■ **Given task**: Find how many lines hold the word "that". Give only the number.
━━━ Data excerpt
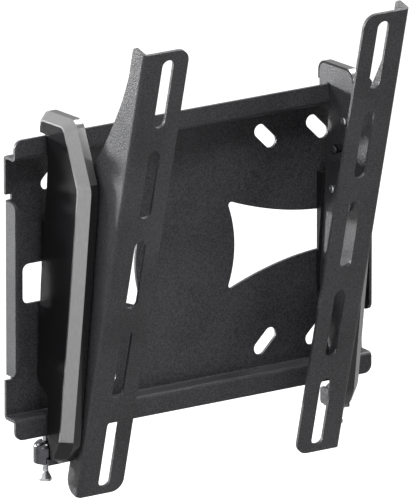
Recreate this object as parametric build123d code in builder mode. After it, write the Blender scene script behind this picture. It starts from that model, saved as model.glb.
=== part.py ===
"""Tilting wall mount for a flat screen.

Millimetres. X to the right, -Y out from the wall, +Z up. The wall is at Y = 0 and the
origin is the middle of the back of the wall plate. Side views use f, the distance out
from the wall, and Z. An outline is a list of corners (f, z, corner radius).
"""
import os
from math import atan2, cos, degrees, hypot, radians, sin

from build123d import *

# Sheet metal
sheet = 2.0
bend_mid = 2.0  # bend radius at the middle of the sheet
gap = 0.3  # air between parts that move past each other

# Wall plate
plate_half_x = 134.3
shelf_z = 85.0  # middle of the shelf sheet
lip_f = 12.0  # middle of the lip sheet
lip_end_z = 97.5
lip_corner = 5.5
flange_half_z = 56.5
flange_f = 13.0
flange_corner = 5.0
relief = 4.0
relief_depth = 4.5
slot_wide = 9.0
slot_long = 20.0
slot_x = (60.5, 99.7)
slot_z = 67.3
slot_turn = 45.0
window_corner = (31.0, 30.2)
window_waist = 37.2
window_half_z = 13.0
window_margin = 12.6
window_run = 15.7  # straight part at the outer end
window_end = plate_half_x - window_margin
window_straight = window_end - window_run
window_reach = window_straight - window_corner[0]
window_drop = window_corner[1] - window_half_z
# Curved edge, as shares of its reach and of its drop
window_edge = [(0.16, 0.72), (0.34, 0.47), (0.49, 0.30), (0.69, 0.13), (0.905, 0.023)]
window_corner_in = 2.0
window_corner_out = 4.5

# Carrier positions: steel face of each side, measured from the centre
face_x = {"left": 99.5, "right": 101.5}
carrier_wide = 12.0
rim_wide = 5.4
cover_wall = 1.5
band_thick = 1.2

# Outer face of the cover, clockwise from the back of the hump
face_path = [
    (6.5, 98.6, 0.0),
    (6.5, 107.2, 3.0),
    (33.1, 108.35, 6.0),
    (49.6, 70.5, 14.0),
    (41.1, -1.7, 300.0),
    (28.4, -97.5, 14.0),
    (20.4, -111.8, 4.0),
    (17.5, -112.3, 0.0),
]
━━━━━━
■ **Written reply**: 2